I resisted the urge to pelt them with books while screaming “Buy! Buy!”, but it was a near thing.

It was probably a good thing I did resist. The rest of the crowd, seeing that others had interest in what was on my table, and that I was talking to people rather than flinging things at them like a Primate House inmate with a fistfull of poo, started to stop by and check out what I was selling.

After that the sale went pretty well; I sold a few books, made a few friends, and didn’t get arrested for assault with a deadly paperback. I even went to find the young lady who started it all, handing her a couple of flash fictions I’ve printed up to give out as free samples. And yes, I made sure to choose a pair of samples that were age-appropriate for a thirteen-year-old.
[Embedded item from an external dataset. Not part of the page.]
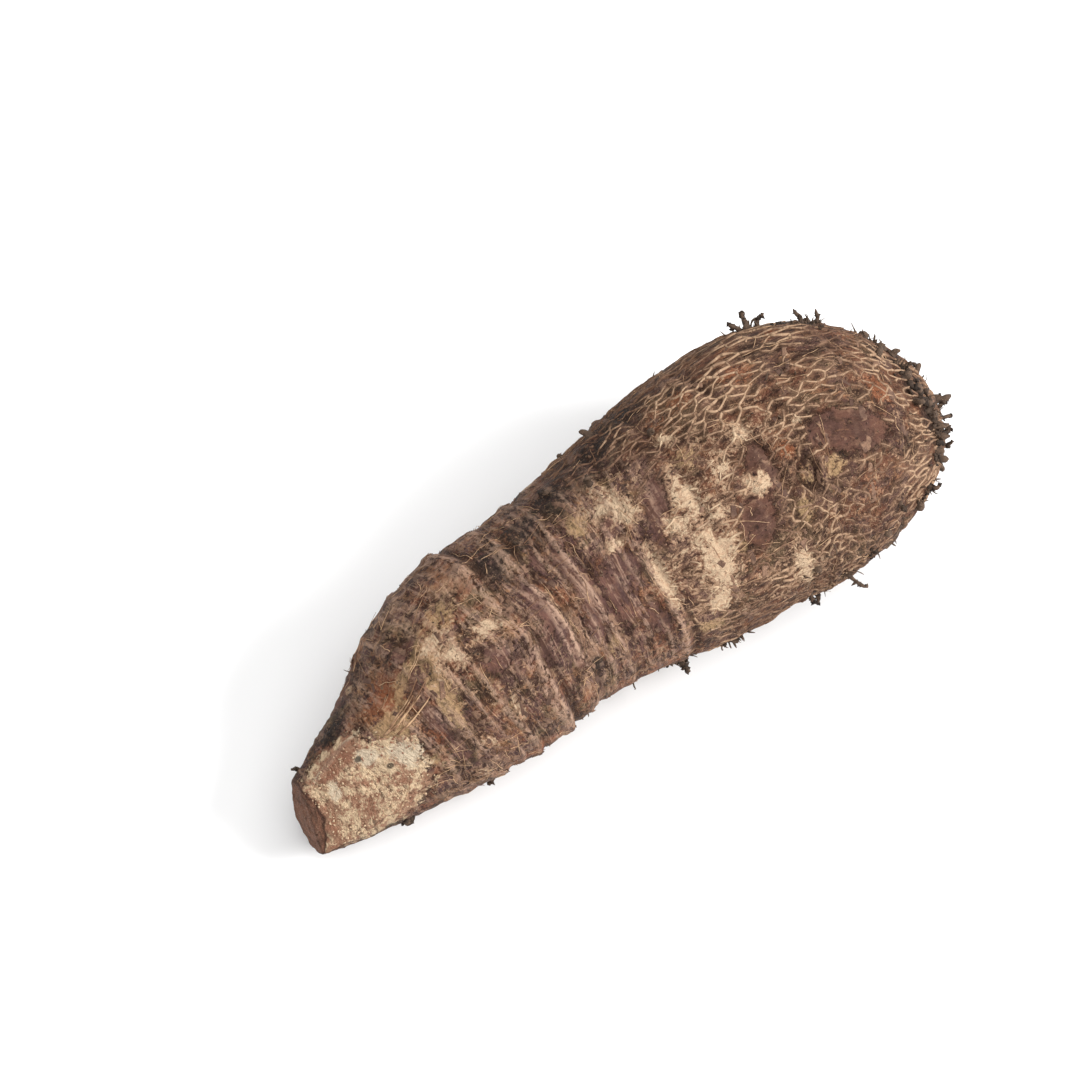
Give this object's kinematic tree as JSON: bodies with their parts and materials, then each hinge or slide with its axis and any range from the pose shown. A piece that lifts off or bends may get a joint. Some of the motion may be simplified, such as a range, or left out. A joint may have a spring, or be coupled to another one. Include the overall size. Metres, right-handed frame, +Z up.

Yeah, an epilogue. Go figure. So when the whole thing was said and done, I had broken down my table and transported everything back home. It was about an hour’s drive, and one of the first things I did was check my email when I walked in the door. Waiting for me was a message from my new thirteen-year-old friend, thanking me for sharing those stories with her. I’d forgotten my contact information is in the back of  every sample. With a smile, I tapped “Reply” and banged out a “You’re welcome” message. I hit “Send”, then froze.
“Oh, @#$%.”
So I’d had a good night. So I’d sold some books. So I’d even managed not to assault anyone with fiction.
I’d also just exchanged electronic communications with a thirteen-year-old girl.
I’m probably on a Federal watchlist now.